Don’t Be Fooled By The Name
As I opened with, Cooper Sharp Cheese is a processed American cheese made of milk and just seven ingredients, with a heavy essence of hand selected aged cheddar which creates its unique, almost nutty flavor. The company which started in Theresa, New York
in the late nineteenth century moved to Philadelphia in 1918. Since then, it has become as much a part of Philly’s vibrant food culture as soft pretzels and roast pork sandwiches. The cheese is insanely creamy without having an unctuous quality and the smooth melt and silkiness makes it a perfect compliment for the Philly Cheesesteak, even challenging Whiz and Provolone as the crowd favorite. Dave Portnoy’s recent cheesesteak video at Angelo’s Pizza in South Philly recieved his highest rating. The review of his “Cooper with” on Angelo’s home baked bread has over 400k views and the demand for the sandwich has never been greater. Meanwhile in Northeast Philly, husband and wife owners Joseph
and Anna Maria Maglio fuse their family’s Italian Roots and Philadelphia upbringing at Café Carmela to make the South Philly Pizzaz, a pizza with Cooper Sharp, fresh tomato, banana peppers and oregano.
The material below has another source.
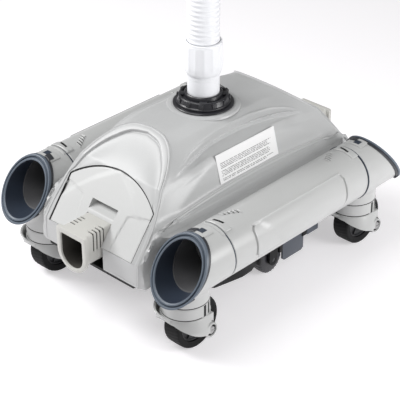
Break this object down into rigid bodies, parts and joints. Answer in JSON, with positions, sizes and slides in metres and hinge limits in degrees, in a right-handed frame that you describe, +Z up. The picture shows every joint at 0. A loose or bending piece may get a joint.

In Fishtown, check out the Asian inspired Furikake Cooper Sharp Cheese Fries at the Noodle & Japanese style pub food spot Cheu Fishtown & Nunu.
Want Some, Get Some
The Original Cooper Sharp cheese is available at most mega grocery stores throughout the Philadelphia metropolitan area including South Jersey and Delaware. It’s also available online by the block at coopercheese.com and wegmans.com. But be on the lookout anywhere American Cheese is served as I have seen it on menus as far as Wildwood NJ to Northeast PA and all throughout the City of Brotherly Love.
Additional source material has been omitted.